-- start of THE RECORDS --

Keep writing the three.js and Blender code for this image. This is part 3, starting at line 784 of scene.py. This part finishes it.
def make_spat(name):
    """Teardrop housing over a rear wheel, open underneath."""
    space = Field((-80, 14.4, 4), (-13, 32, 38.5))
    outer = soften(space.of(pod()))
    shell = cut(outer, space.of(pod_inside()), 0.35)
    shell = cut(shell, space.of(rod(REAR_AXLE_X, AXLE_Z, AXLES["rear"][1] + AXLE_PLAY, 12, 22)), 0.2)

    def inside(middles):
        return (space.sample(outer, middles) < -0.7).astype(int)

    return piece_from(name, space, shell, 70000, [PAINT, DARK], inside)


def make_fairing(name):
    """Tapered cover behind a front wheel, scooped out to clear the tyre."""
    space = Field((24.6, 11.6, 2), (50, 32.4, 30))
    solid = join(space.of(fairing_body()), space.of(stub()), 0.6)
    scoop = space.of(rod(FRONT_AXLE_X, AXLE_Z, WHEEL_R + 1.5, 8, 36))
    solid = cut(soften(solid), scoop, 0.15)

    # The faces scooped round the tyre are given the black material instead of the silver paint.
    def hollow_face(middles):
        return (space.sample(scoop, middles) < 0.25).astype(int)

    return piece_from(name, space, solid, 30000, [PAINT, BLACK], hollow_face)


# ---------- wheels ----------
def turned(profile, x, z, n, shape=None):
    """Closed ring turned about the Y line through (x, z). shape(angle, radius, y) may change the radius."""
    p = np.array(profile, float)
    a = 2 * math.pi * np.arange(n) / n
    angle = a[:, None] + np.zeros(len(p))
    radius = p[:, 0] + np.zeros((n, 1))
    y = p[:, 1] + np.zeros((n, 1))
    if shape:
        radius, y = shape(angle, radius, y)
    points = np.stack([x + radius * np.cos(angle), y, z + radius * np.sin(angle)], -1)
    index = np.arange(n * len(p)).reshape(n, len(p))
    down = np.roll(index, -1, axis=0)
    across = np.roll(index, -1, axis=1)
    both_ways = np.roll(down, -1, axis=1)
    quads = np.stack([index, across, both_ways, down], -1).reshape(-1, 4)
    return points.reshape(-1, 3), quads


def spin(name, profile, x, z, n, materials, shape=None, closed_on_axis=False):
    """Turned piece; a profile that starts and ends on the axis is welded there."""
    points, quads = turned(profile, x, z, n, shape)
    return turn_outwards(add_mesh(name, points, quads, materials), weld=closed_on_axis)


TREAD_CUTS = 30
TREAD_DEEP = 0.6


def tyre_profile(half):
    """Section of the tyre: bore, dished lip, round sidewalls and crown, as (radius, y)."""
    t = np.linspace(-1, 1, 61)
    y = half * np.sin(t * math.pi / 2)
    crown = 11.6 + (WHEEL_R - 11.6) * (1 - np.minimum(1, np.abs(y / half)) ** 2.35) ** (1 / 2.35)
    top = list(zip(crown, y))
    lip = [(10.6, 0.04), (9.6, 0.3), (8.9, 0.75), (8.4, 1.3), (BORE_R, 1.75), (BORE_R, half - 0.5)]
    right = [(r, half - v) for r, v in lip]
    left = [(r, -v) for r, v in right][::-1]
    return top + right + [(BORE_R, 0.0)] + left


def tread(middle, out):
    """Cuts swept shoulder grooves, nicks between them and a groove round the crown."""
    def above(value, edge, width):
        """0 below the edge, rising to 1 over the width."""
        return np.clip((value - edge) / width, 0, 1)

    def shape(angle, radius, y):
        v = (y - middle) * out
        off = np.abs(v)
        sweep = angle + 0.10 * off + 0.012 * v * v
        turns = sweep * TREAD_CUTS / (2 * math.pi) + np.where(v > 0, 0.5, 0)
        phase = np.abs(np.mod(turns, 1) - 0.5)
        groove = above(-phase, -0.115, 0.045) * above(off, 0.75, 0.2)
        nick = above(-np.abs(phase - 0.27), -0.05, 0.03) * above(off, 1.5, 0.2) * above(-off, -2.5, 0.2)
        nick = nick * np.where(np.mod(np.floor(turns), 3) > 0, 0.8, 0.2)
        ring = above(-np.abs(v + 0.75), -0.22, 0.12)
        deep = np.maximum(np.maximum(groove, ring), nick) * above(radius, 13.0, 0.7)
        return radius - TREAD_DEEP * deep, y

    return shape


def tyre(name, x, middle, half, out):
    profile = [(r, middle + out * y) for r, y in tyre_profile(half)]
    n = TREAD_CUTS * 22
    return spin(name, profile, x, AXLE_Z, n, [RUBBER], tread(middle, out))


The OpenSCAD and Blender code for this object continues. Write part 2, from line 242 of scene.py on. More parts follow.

-- end of THE RECORDS --

• TASK DIRECTIONS:
Return, word for word, every line from the top of the entries down to the line that holds "[PAINT, BLACK], hollow_face)", both included.

• ANSWER TO THE EXERCISE:
Keep writing the three.js and Blender code for this image. This is part 3, starting at line 784 of scene.py. This part finishes it.
def make_spat(name):
    """Teardrop housing over a rear wheel, open underneath."""
    space = Field((-80, 14.4, 4), (-13, 32, 38.5))
    outer = soften(space.of(pod()))
    shell = cut(outer, space.of(pod_inside()), 0.35)
    shell = cut(shell, space.of(rod(REAR_AXLE_X, AXLE_Z, AXLES["rear"][1] + AXLE_PLAY, 12, 22)), 0.2)

    def inside(middles):
        return (space.sample(outer, middles) < -0.7).astype(int)

    return piece_from(name, space, shell, 70000, [PAINT, DARK], inside)


def make_fairing(name):
    """Tapered cover behind a front wheel, scooped out to clear the tyre."""
    space = Field((24.6, 11.6, 2), (50, 32.4, 30))
    solid = join(space.of(fairing_body()), space.of(stub()), 0.6)
    scoop = space.of(rod(FRONT_AXLE_X, AXLE_Z, WHEEL_R + 1.5, 8, 36))
    solid = cut(soften(solid), scoop, 0.15)

    # The faces scooped round the tyre are given the black material instead of the silver paint.
    def hollow_face(middles):
        return (space.sample(scoop, middles) < 0.25).astype(int)

    return piece_from(name, space, solid, 30000, [PAINT, BLACK], hollow_face)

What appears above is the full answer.